First, the CPUC staff's "Framework Proposal" said that a Resource Adequacy (RA) value and long-term procurement process (LTPP) be developed for storage to participate in utility procurements. The staff proposal also said more analysis is needed.
The staff proposal incorporates parties' wide range of "distinct challenges for consideration," which it grouped into categories:
- Lack of definitive operational needs
- Lack of cohesive regulatory framework
- Evolving markets and market production definition
- Resource Adequacy accounting
- Lack of cost-effectiveness evaluation methods
- Lack of cost recovery policy
- Lack of cost transparency and price signals (wholesale and retail)
- Lack of commercial operating experience
- Lack of a well-defined interconnection process
In addition, the staff proposal identified "Next Steps," and asked interested parties to respond. The "Next Steps" identified were a regulatory framework, cost-effectiveness, a roadmap and procurement objectives. These four categories generally created the format for parties' comments in response.
I omit the specifics around the California utilities' responses, as we've covered them in-depth in prior columns. (Please see the links in yesterday's column for direction to that coverage.) It's worth noting, however, that San Diego Gas & Electric, for instance, called attention to its current work rather than fighting procurement targets.
The Consumer Federation of California (CFC) stated that energy storage systems must be cost competitive.
"California ratepayers are stakeholders in this investment and need assurances that energy storage will result in lower utility bills and better energy management and efficiency. Adopting energy storage technologies will eventually boil down to these questions: Are these technologies cost competitive? Will energy storage be more efficient than other viable energy management substitutes at a lower cost?"
The CFC said that energy storage might lessen the difference in price between peak and off-peak pricing, making EV charging more expensive than necessary as EV charging has been touted as a way to utilize wind power at the latter's peak of production, which is overnight, and cheapest under many utility scenarios.
Energy storage needs a "valuation framework" so it can be assessed for cost effectiveness, the CFC said, particularly given "the multiple values and overlapping nature of energy storage's benefits." But the process should include a cost recovery model that avoids multiple avenues for cost recovery, given that energy storage's "tentacles" reach into so many other proceedings, including permanent load-shifting, demand response, resource adequacy, dynamic pricing, electric vehicles, long-term procurement planning, etc. If utilities finance energy storage, regardless of its many applications, they should only recover their cost once, the CFC said.
A vendor, Megawatt Storage Farms, and an environmental group, the Sierra Club, both used the term "kick the can down the road" to describe the CPUC staff's recommendations, which focus on further analysis and a roadmap for addressing various hurdles to adoption. Both Megawatt Storage Farms and the Sierra Club offered their own specific procurement plans.
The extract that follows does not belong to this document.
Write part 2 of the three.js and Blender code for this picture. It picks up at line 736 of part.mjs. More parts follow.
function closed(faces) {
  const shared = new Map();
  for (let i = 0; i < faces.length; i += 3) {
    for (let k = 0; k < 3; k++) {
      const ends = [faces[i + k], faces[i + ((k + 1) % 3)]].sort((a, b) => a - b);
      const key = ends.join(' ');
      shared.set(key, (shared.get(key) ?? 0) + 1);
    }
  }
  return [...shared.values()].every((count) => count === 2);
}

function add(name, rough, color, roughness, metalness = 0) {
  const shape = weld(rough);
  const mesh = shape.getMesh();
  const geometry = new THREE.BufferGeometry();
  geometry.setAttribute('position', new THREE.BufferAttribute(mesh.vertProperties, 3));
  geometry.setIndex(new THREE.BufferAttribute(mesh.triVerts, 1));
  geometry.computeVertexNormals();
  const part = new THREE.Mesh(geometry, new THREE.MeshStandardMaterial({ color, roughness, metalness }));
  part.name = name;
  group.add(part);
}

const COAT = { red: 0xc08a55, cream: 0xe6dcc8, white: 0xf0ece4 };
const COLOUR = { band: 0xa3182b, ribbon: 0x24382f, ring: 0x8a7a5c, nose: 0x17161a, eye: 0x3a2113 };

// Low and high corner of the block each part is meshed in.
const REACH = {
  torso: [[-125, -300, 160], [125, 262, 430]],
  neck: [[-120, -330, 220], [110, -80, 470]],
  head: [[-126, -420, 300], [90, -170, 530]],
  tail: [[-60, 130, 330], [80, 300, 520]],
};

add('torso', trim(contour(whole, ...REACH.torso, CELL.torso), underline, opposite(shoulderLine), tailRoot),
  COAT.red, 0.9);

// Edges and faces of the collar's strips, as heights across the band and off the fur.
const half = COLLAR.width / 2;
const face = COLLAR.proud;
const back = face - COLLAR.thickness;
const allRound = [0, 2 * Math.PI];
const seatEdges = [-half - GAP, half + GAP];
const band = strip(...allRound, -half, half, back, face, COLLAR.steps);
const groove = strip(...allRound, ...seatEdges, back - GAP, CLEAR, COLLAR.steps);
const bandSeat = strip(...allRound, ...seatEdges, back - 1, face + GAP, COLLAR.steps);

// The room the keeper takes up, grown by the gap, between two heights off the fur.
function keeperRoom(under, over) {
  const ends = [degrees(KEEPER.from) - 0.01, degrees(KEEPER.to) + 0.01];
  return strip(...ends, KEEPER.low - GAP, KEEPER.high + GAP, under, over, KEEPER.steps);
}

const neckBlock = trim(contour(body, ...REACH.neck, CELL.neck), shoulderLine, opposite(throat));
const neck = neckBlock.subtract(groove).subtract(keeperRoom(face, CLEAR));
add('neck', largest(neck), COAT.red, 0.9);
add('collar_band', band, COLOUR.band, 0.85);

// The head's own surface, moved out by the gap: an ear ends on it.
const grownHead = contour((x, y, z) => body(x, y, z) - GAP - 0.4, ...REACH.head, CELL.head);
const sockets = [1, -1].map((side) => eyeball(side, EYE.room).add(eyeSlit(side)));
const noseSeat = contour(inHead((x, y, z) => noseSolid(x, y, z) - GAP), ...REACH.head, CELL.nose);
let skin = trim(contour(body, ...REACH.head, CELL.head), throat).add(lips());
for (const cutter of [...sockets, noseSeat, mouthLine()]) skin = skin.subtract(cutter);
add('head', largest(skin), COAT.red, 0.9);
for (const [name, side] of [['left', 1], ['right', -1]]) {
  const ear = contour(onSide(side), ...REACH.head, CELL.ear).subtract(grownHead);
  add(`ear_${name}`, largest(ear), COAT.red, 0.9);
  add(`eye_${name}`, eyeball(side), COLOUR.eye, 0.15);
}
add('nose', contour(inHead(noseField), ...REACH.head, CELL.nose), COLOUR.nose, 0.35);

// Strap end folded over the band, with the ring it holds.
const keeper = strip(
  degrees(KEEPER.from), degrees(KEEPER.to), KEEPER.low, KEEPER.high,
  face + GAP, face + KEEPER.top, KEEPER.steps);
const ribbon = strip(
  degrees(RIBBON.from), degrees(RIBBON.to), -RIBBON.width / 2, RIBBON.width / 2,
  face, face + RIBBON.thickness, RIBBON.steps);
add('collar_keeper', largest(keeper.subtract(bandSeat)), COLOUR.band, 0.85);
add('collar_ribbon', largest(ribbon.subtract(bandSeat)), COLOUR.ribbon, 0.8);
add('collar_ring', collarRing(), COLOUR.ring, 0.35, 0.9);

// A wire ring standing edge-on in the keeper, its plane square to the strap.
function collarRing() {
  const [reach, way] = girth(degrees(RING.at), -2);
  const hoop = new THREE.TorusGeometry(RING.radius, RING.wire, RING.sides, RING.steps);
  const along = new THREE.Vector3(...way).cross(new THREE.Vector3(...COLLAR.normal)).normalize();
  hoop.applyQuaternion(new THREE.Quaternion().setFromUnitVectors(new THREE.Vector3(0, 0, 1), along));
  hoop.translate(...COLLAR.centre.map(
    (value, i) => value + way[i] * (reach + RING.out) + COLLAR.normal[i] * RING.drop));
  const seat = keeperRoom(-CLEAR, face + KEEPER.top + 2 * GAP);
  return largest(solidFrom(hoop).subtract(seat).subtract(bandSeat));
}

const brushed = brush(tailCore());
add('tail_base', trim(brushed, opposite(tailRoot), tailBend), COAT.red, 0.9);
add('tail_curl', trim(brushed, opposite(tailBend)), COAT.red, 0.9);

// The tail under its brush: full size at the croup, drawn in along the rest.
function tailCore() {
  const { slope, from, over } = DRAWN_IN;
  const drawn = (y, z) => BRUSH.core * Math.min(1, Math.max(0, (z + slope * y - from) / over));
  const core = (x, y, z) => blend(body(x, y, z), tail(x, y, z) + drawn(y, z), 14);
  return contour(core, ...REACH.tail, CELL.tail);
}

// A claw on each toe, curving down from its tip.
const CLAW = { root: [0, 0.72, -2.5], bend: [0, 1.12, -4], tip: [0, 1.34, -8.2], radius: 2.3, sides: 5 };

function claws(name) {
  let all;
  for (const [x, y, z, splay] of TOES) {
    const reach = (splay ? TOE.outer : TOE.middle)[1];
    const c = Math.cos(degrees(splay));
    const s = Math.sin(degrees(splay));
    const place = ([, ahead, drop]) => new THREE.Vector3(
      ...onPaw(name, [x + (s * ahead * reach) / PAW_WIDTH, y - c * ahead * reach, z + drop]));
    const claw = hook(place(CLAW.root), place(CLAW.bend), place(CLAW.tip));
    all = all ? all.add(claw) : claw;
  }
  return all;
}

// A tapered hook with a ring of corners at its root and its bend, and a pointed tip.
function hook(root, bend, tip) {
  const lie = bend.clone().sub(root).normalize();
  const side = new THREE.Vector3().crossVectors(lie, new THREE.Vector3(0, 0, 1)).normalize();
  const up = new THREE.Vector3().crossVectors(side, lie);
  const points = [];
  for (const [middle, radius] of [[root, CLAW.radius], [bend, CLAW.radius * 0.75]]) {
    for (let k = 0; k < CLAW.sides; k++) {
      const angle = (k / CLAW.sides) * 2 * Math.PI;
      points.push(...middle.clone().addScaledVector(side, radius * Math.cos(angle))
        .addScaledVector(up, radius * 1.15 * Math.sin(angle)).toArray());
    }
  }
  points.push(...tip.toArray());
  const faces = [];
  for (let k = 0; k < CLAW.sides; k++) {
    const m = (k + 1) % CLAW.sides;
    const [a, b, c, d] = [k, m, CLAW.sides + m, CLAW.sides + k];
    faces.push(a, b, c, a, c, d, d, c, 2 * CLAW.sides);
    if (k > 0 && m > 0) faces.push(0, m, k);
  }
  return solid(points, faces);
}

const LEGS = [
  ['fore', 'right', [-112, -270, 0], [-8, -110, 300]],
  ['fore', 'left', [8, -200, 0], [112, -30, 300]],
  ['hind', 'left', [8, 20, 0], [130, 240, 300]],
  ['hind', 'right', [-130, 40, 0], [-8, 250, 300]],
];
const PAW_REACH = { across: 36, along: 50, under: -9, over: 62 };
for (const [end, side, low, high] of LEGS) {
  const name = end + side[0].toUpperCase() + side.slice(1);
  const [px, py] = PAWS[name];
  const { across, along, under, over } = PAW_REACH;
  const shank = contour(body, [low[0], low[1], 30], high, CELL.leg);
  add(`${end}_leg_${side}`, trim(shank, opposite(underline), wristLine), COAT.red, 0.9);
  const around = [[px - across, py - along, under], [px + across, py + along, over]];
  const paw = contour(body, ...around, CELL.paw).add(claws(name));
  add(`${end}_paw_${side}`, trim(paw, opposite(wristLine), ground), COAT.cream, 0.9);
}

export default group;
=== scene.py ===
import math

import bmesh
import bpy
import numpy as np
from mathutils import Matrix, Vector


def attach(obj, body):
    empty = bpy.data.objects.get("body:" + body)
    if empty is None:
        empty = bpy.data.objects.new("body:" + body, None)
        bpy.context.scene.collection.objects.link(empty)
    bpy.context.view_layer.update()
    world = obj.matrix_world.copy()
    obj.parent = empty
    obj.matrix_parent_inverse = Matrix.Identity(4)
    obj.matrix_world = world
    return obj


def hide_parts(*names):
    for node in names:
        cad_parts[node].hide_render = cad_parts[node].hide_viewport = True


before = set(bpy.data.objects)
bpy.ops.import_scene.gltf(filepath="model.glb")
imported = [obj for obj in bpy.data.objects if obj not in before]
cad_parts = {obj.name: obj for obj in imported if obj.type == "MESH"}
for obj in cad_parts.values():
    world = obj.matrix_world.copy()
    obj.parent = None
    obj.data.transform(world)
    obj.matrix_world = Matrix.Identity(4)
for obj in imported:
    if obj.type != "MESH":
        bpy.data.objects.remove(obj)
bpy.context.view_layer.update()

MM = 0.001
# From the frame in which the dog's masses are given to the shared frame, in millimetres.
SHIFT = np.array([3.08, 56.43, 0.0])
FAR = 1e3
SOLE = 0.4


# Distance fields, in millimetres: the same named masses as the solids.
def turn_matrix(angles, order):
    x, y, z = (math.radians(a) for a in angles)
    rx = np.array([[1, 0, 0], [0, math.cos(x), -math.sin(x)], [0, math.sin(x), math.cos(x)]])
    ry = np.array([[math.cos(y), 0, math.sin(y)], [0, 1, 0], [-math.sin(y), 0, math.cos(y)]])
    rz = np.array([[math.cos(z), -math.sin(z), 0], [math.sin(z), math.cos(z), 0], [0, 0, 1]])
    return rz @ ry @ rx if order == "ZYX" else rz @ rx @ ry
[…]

"The [staff proposal] states that its purpose "is not to resolve any of the barriers at this point in time, but rather outline a roadmap for how they can be addressed," the Sierra Club said. Instead, the Sierra Club proffers a procurement plan and points to the statement in the California Energy Commission's PIER report ("2020 Strategic Analysis of Energy Storage in California") that "the state can boost appropriate deployment of energy storage by setting targets for procurement under AB 2514, ideally in a two-phase process with short-term and long-term targets."
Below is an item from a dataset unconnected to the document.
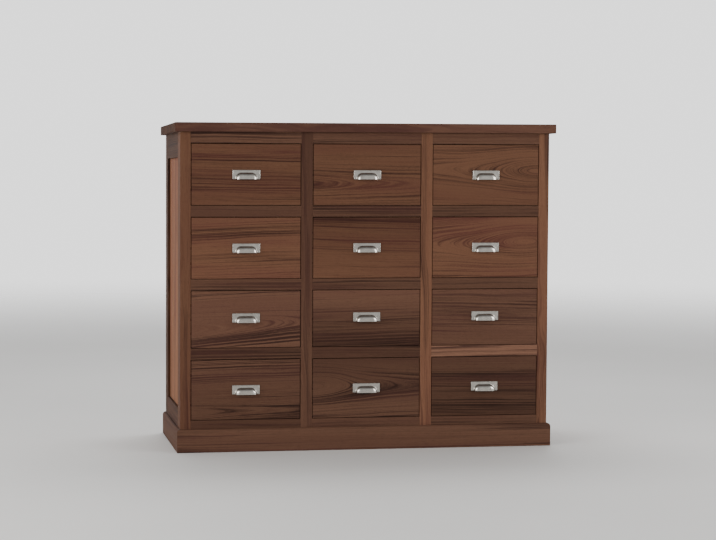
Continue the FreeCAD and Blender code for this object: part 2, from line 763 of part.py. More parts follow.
def take_corners(body, name, plane, corners, size, depth, rounded, **ways):
    """Takes corners off a block, each given by its place and the two directions into the block."""
    drawing = new_sketch(body, name, plane, "0")
    drop = FreeCAD.Vector
    quarter = math.pi / 2
    for across, up, right, over in corners:
        first = drawing.GeometryCount
        along = f"{across} + {right} * {size}"
        aside = f"{up} + {over} * {size}"
        corner = drop(value(across), value(up), 0)
        level_end = drop(value(along), corner.y, 0)
        upright_end = drop(corner.x, value(aside), 0)
        drawing.addGeometry(
            [Part.LineSegment(corner, level_end), Part.LineSegment(upright_end, corner)], False
        )
        if rounded:
            # Arcs run anticlockwise, so which of its ends meets the level line depends on the corner
            circle = Part.Circle(drop(level_end.x, upright_end.y, 0), drop(0, 0, 1), value(size))
            turn = {(-1, -1): 0, (1, -1): 1, (1, 1): 2, (-1, 1): 3}[right, over] * quarter
            drawing.addGeometry(Part.ArcOfCircle(circle, turn, turn + quarter), False)
            ends = (1, 2) if right != over else (2, 1)
        else:
            drawing.addGeometry(Part.LineSegment(level_end, upright_end), False)
            ends = (1, 2)
        joins = [(first, 1, first + 1, 2), (first, 2, first + 2, ends[0]), (first + 1, 1, first + 2, ends[1])]
        drawing.addConstraint([Sketcher.Constraint("Coincident", *join) for join in joins])
        dimensions = [
            ("DistanceX", (-1, 1, first, 1), across),
            ("DistanceY", (-1, 1, first, 1), up),
            ("DistanceX", (-1, 1, first, 2), along),
            ("DistanceY", (-1, 1, first, 2), up),
            ("DistanceX", (-1, 1, first + 1, 1), across),
            ("DistanceY", (-1, 1, first + 1, 1), aside),
        ]
        if rounded:
            dimensions.append(("Radius", (first + 2,), size))
        tie(drawing, dimensions)
    feature(body, "Pocket", f"{name}_taken", drawing, depth, **ways)


def cup_form(name, wall, back, foot, rounded):
    """The cup's outer form, or with a wall its hollow: a block with round or bevelled corners."""
    body = new_body(name)
    half = f"(hood_width / 2 - {wall})"
    top = f"(hood_height - plate_height / 2 - {wall})"
    front = f"(hood_projection - {wall})"
    shoulder = f"(hood_shoulder - {wall})"
    bend = f"(hood_round - {wall})"
    face = rectangle((f"-{half}", half), (foot, top))
    drawing = outline(body, f"{name}_face", "XZ_Plane", [face], back)
    feature(body, "Pad", f"{name}_block", drawing, f"{front} - {back}")
    shoulders = [(f"{side}{half}", top, inward, -1) for side, inward in (("-", 1), ("", -1))]
    take_corners(body, f"{name}_shoulders", "XZ_Plane", shoulders, shoulder, front, rounded, reverse=True)
    ends = [(f"{side}{half}", f"-{front}", inward, 1) for side, inward in (("-", 1), ("", -1))]
    whole = "2 * plate_height"
    take_corners(body, f"{name}_ends", "XY_Plane", ends, bend, whole, True, both_ways=True)
    brow = [(f"-{front}", top, 1, -1)]
    take_corners(body, f"{name}_brow", "YZ_Plane", brow, bend, "hood_width", rounded, both_ways=True)
    return body


def make_pull():
    plate = new_body("Plate")
    width = ("-plate_width / 2", "plate_width / 2")
    height = ("-plate_height / 2", "plate_height / 2")
    drawing = outline(plate, "PlateFace", "XZ_Plane", [rectangle(width, height)])
    feature(plate, "Pad", "PlateBoard", drawing, "plate_thickness + rim_height")
    field_half = "(plate_width / 2 - rim_width)"
    field_rise = "(plate_height / 2 - rim_width)"
    field = rectangle((f"-{field_half}", field_half), (f"-{field_rise}", field_rise))
    drawing = outline(plate, "FieldFace", "XZ_Plane", [field], "plate_thickness + rim_height")
    feature(plate, "Pocket", "Field", drawing, "rim_height")
    foot = "-plate_height / 2"
    cup = cup_form("Cup", "0", "0", foot, True)
    hollow = cup_form("Hollow", "hood_wall", "plate_thickness", f"{foot} - hood_wall", False)
    return cut("Pull", fuse("PullBlank", [plate, cup]), [hollow])


def pull_height(row):
    middle = f"{floor_of[row]} + bottom_gap + {front_height(row)} / 2"
    return f"{middle} + lower_pull_rise" if row == "lower" else middle


# Putting the chest together

make_top_board()
for side_name, side_hand in (("left", -1), ("right", 1)):
    make_front_post(side_name, side_hand)
    make_back_post(side_name, side_hand)
    make_front_stile(side_name, side_hand)
    make_side_frame(side_name, side_hand)
    make_plinth_side(side_name, side_hand)
make_plinth_front()
for level_name, (level_low, level_high) in rail_levels.items():
    make_front_rails(level_name, level_low, level_high)
make_back()
make_partitions()
make_runners()
cup_pull = make_pull()
for row_name in rows:
    drawer_foot = f"{floor_of[row_name]} + bottom_gap"
    set_out(make_drawer_front(row_name), f"drawer_front_{row_name}", drawer_foot)
    set_out(make_drawer_box(row_name), f"drawer_box_{row_name}", drawer_foot)
    set_out(cup_pull, f"drawer_pull_{row_name}", pull_height(row_name), row_name == rows[0])
doc.recompute()

# Every step has to have worked before anything is written

failed = [thing.Label for thing in doc.Objects if {"Invalid", "Error"} & set(thing.State)]
if failed:
    raise SystemExit(f"these steps failed: {failed}")
for thing in nodes:
    if thing.Shape.isNull() or not thing.Shape.isValid():
        raise SystemExit(f"{thing.Label} has no valid shape")

os.makedirs("parts", exist_ok=True)
for thing in nodes:
    thing.Shape.exportStep(os.path.join("parts", f"{thing.Label}.step"))
print(f"{len(nodes)} parts written")
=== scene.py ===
import math
import random

import bmesh
import bpy
from mathutils import Matrix, Vector


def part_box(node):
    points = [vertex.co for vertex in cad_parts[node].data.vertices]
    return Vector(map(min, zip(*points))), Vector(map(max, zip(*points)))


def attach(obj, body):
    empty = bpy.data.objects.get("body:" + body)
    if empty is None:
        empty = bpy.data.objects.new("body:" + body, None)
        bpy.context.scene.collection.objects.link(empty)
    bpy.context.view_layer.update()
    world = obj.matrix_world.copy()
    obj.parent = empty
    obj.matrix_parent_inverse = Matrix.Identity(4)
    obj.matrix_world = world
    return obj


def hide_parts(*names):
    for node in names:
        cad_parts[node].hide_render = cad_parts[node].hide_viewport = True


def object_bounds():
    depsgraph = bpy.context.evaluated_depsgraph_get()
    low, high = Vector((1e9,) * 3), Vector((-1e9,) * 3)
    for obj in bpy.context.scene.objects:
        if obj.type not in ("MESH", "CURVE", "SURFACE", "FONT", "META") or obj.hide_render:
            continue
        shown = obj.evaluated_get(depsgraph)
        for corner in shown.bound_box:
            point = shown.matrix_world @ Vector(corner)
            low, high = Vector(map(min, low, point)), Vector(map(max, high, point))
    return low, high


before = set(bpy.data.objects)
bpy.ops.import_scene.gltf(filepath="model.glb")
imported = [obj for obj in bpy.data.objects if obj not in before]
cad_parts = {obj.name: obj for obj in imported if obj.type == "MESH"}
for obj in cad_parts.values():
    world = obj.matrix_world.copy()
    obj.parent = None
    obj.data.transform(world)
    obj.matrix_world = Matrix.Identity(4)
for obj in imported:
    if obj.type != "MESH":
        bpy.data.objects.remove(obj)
cad_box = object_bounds()


# The top is a thick walnut board, glued up from four staves with the grain along the chest. It stands
# proud of the front and sides, its edges are rubbed round, and it is oiled to a satin finish. Its
# walnut is a cooler brown than the posts'. A walnut's colours: dark, middle, light, and a red flush.

TOP_STAVES = 4
TOP_EASING = 0.0014
WARM = ((0.034, 0.0152, 0.0108), (0.095, 0.0425, 0.0256), (0.205, 0.0990, 0.0550), (0.078, 0.0265, 0.0210))
COOL = ((0.034, 0.0164, 0.0124), (0.095, 0.0455, 0.0298), (0.205, 0.1045, 0.0640), (0.072, 0.0300, 0.0232))
WALNUT_RINGS = 0.0052
WALNUT_GLOSS = 0.72
HEART_DEPTH = 0.06
SAME_PLACE = 0.00001
COPLANAR = math.radians(1)
CORNER = math.radians(30)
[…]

Megawatt Storage Farms said that without procurement targets, storage cannot be properly evaluated in a long-term procurement process (LTPP) designed for fossil fuel resources, renewables, energy efficiency and demand response projects.
"Unless storage procurement targets are defined quickly, fossil fuel plants will be deployed for renewables integration and storage will not contribute its unique services of fast response, locations close to the load, low environment impact and increased local reliably at a lower cost when considered as an element of the overall fossil, demand response, energy efficiency and renewable portfolio," Megawatt Storage Farms wrote.
"The feedback from the deployments will provide much better real world information on storage on the California grid than 'end use' analysis ever can and will avoid 'paralysis by analysis.'
"In summary, the staff proposal will further delay the development of cost-effective
storage needed in California in support of 33 percent renewables and greenhouse gas policy," Megawatt Storage Farms concluded. "The staff proposal should be rejected as it frustrates the clear intent of the governor and the legislature, as expressed in AB 2514, to make storage an integral part of California's grid, just as renewables are today."
As forewarned, the devil is in the details, which you'll find in the primary documents. Hopefully, this too-long write-up gives you the flavor of the debate, without over-simplification. I invite your comments, particularly with regard to the CAISO's role and position in energy storage.